クラスコ小村社長に聞いた「バーチャルツアーの撮影1000居室 非対面仲介を伸ばす方法」【書き起し】

2021年06月23日

 4月13日の『賃貸トレンドニュース』に出演したクラスコ(石川県金沢市)は2021年の繁忙期において、反響数を20年比117%、19年比では140%に伸ばした。ポータルサイトに掲載する写真の質を上げたことが、成果につながったという。

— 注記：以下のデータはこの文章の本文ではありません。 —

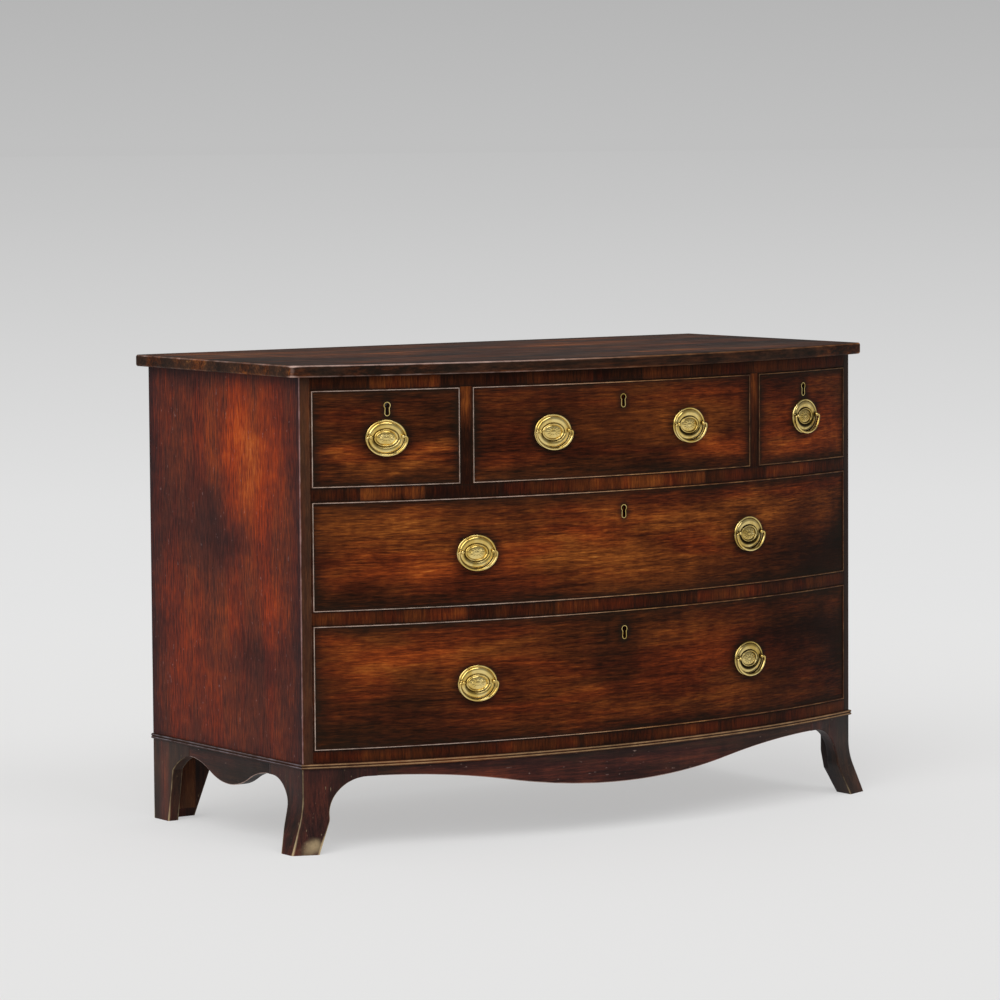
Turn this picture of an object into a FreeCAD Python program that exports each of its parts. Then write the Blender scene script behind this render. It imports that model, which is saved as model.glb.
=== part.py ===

▲4月13日『賃貸トレンドニュース』に出演のクラスコ小村典弘社長(右)

仮想家具の導入で反響30倍

―繁忙期の成果はどうだったか?

 反響数が117%。去年も20%伸びているのでこの2年で約40%上がった。インターネットからのメール反響が特に多く、6割は自社サイトの『クラスコナビ』次いで3割が『SUUMO(スーモ)』。石川県では8割くらいが県内で移動するため、テレビコマーシャル(以下TVCM)や営業所などを通して名前を知ってもらっていることが、自社ブランドからの集客につながっている。TVCM以外は集客に費用をかけていない。

―コロナ禍対策として広告費を積んだのか?

 逆にTVCMを削った。2020年4月の緊急事態宣言で集客が半分になり、念のため節約してTVCMの金額も削った。結果的には回復したのでよかった。

―契約数はどうだったか?

 伸びてはいる。しかし、来店者数の伸びが反響数ほどよくはなく、20年比102.3%だった。

―契約は店舗とオンラインのどちらが多かったか?

 緊急事態宣言時は75%を非対面で案内したが、この繁忙期は非対面で現地を見ず部屋を決める人が10%。県内の人は店舗に戻ってきていて、県外の人は非対面希望が多い。忙しい人、遠方の人以外は店舗に来る。非対面に力を入れているが、繁忙期は9割が店舗での契約だった。

―反響が伸びた要因は?

 サイトに掲載する写真の質が上がった。内観には『NODALVIEW(ノダルビュー)』というAIで写真を自動生成できるアプリを使用。AIで最大11枚の明るさの違う写真を撮って1枚に合成するので、暗くてもきれいに撮れる。もう一つはバーチャルステージング(仮想家具)の『フォトステ』。通常の写真の場合、平均反響率は0.44%。『フォトステ』を入れると12.85%と30倍になった。暮らし方がわかる、写真を見るだけでワクワクする、というのが大きな違い。

―契約数が伸びなかった理由は?

 社員数人の退職で現場のオペレーションが回らなくなった。もし社員がいたら絶対に上がっていた。

―2021年4月時点の経営課題は?

 バーチャルステージングで全室を撮り切る。今現在は1000室撮っているが、顧客対応が楽になる。データがスキャニングされているので、寸法などの質問にも写真を見れば対応できる。説明や動画も入れることができるので、一度作ってしまえばすべて案内可能。今回の繁忙期では案内件数が3.5から2.5に下がったので、絞り込みに使えている。